Based on this study, again Case 1 and Case 2 could be considered as the best result compared to the other cases because the unit response signals generated from these two cases are approximately match the true pressure response even the signals are fluctuate.

For von Schroeter et al. algorithm, in order to obtain a good deconvolved response as an output, the maximum error percentage in the pressure and rate data need to be set at 1 and 10 % respectively. If error percentage in the pressure and rate data exceed these two values, a bad output will be obtained with deconvolved response fluctuates severely.

By comparing the deconvolved response given by Pimonov et al. and von Schroeter et al.

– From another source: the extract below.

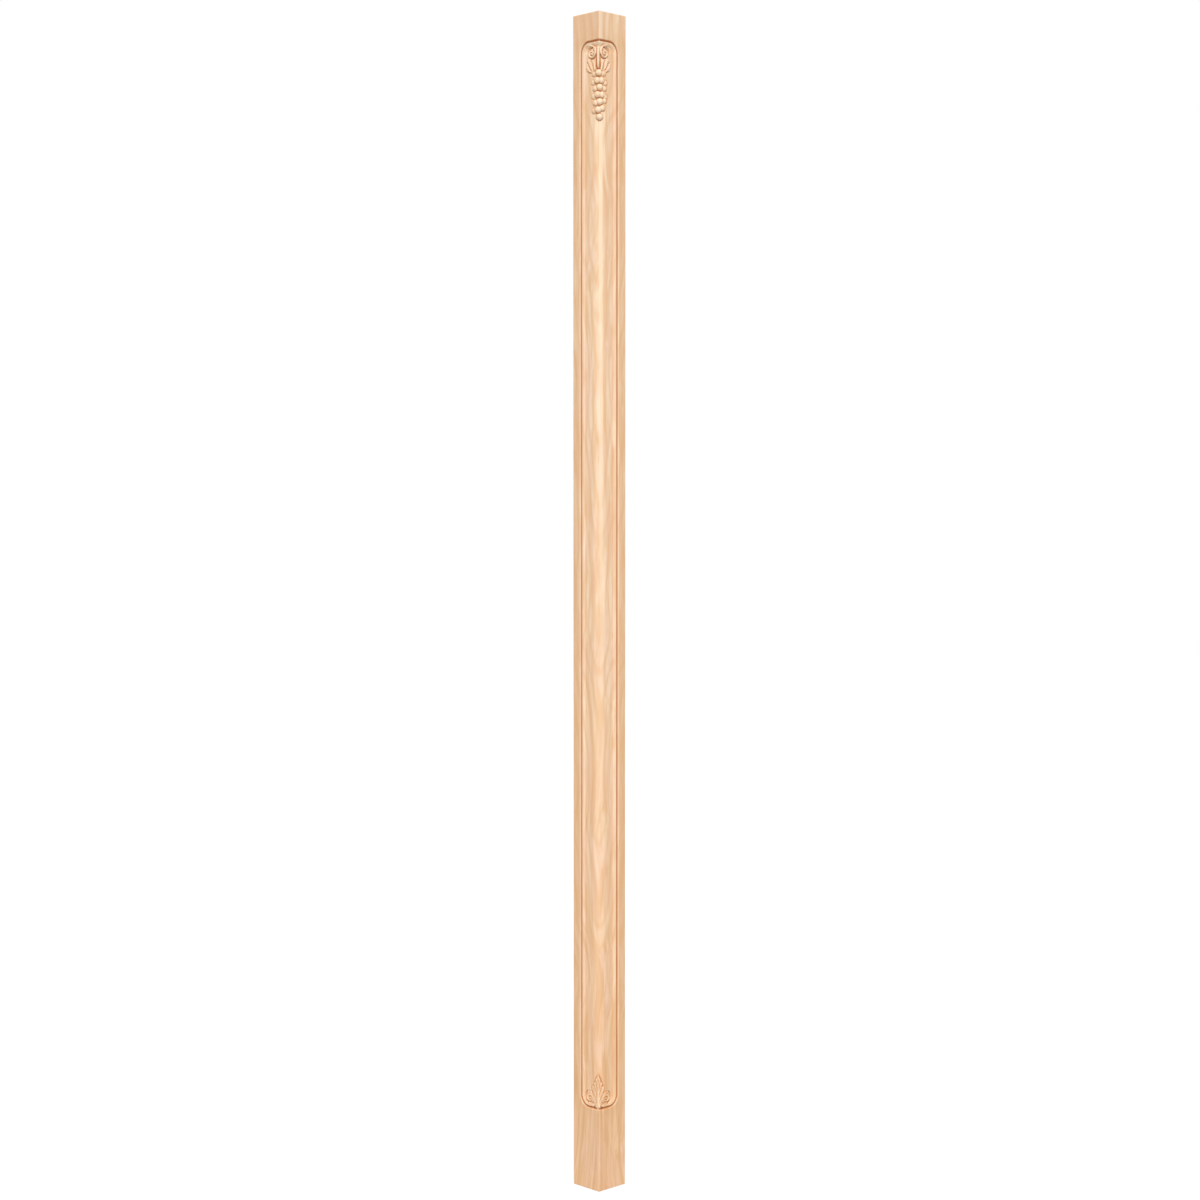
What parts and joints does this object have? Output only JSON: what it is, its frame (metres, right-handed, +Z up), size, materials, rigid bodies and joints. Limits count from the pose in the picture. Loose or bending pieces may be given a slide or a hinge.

algorithms, Pimonov et al. algorithm is given more promising output for analysis and identification of reservoir model even with higher percentage of error efficiency. As

shown in Figure 4.16, all the five cases responses and derivatives’ behave differently and more fluctuates especially in the early time region for von Schroeter et al. algorithm compared to the Pimonov et al. algorithm as shown in Figure 4.15. Based on analysis of both algorithms, it is shows that both algorithms (Pimonov et al. and von Schroeter et al.) have certain level of acceptable value for error level efficiency in pressure – rate data and the most promising algorithm and also error tolerant is the Pimonov et al. algorithm.